> Instructions for the task: Quote every line as given.

> Data provided:
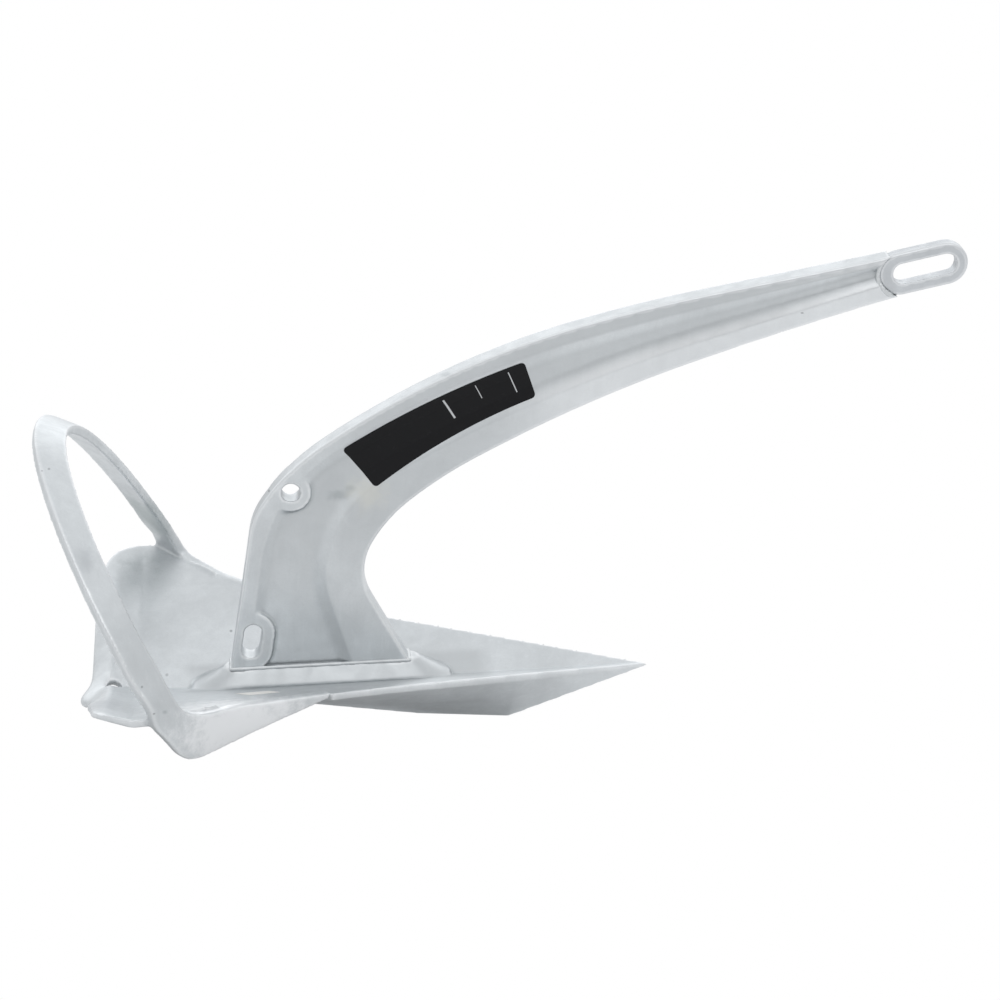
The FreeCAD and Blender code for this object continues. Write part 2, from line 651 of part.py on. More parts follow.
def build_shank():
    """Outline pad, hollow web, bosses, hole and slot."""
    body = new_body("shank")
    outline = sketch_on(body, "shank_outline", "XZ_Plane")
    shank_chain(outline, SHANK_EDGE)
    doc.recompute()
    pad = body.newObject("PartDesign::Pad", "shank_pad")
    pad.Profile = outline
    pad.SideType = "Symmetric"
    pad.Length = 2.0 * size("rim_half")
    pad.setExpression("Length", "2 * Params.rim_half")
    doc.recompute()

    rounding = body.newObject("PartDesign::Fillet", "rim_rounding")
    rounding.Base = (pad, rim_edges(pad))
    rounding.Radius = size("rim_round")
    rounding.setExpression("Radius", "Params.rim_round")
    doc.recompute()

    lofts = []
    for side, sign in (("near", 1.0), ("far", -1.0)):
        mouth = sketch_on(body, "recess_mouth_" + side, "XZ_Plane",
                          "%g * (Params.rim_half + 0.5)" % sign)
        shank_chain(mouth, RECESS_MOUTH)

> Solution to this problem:
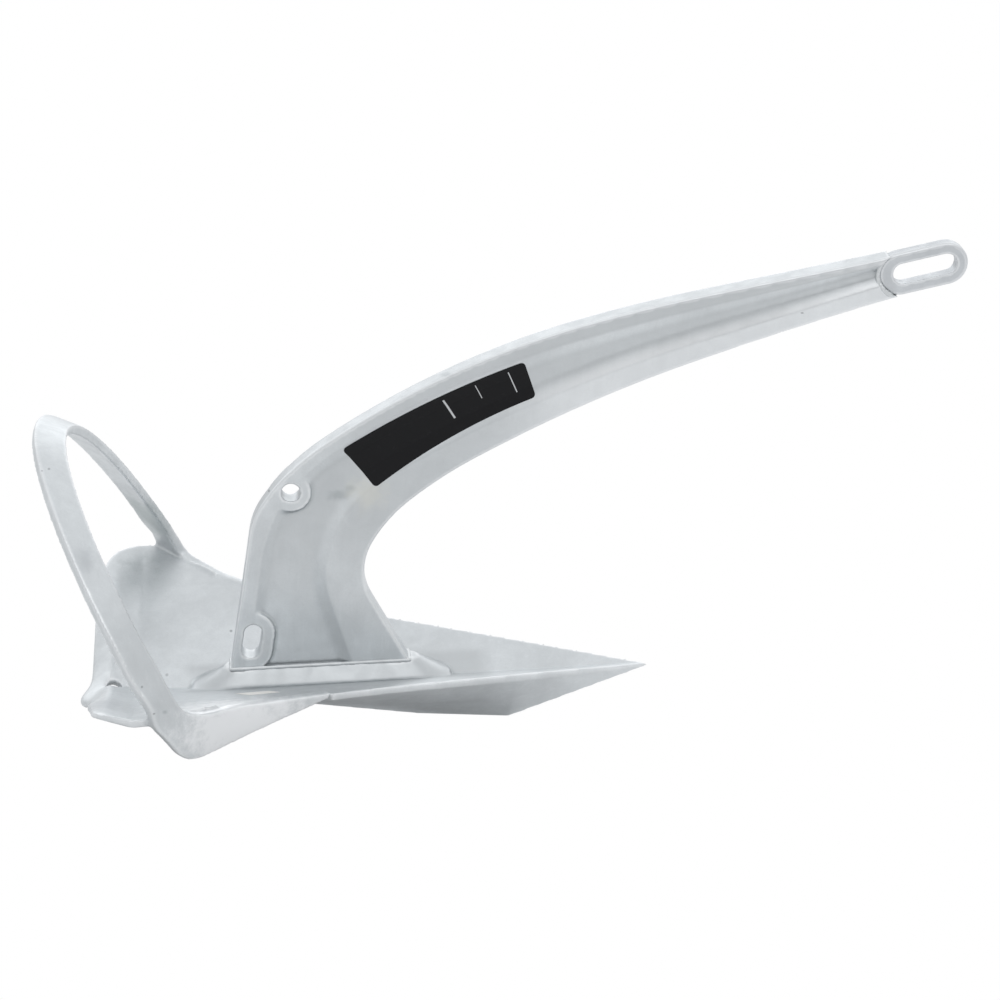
The FreeCAD and Blender code for this object continues. Write part 2, from line 651 of part.py on. More parts follow.
def build_shank():
    """Outline pad, hollow web, bosses, hole and slot."""
    body = new_body("shank")
    outline = sketch_on(body, "shank_outline", "XZ_Plane")
    shank_chain(outline, SHANK_EDGE)
    doc.recompute()
    pad = body.newObject("PartDesign::Pad", "shank_pad")
    pad.Profile = outline
    pad.SideType = "Symmetric"
    pad.Length = 2.0 * size("rim_half")
    pad.setExpression("Length", "2 * Params.rim_half")
    doc.recompute()

    rounding = body.newObject("PartDesign::Fillet", "rim_rounding")
    rounding.Base = (pad, rim_edges(pad))
    rounding.Radius = size("rim_round")
    rounding.setExpression("Radius", "Params.rim_round")
    doc.recompute()

    lofts = []
    for side, sign in (("near", 1.0), ("far", -1.0)):
        mouth = sketch_on(body, "recess_mouth_" + side, "XZ_Plane",
                          "%g * (Params.rim_half + 0.5)" % sign)
        shank_chain(mouth, RECESS_MOUTH)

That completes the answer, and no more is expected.